There is also the risk of legal and regulatory pushback. Building a monopoly often puts a target on your back for antitrust lawsuits and heavy regulation. If a company becomes too dominant, it may spend more time fighting in court than it does on research and development, as seen with Microsoft in the late 1990s.

Capturing value in business requires a deliberate choice to be different rather than better. You must look for a specific problem that nobody else is solving and build a solution that allows you to own that space for the long term. Analyze your current business model today to ensure you aren't just creating a gift for your customers while leaving your own pockets empty.

Questions

What is the difference between creating and capturing value?

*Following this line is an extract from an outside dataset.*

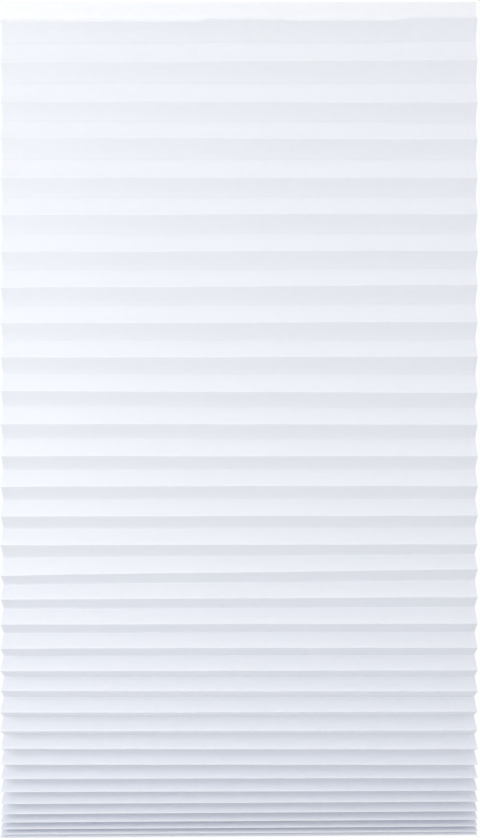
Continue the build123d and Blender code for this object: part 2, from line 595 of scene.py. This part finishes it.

Creating value refers to the utility or benefits a product provides to the world. For example, airlines create massive value by transporting people globally. Capturing value is the ability of the company to retain some of that value as profit. If competition is too high, companies create value for customers but capture nothing for themselves.

Why are Google vs airline profit margins so different?

The difference lies in competition levels. Airlines are in a state of 'perfect competition' where they sell a commodity service, forcing prices down to the cost of operation. Google is a creative monopoly with no close substitutes, allowing it to set prices and maintain high margins. In 2012, Google’s margin was 21% while airlines made pennies per trip.

Does a business need a monopoly to be profitable?

Thiel argues that in the long run, only monopolies make a sustainable economic profit. In a perfectly competitive market, new entrants will keep arriving until all profits are competed away. To capture value, a business must find a way to be unique and solve a problem that no one else is addressing effectively.

How can a startup start capturing value in business?

A startup should start by dominating a very small, specific niche where there is little to no competition. Once they own that small market, they can scale to adjacent categories. This 'start small and monopolize' strategy is more effective than trying to capture 1% of a massive, highly competitive market.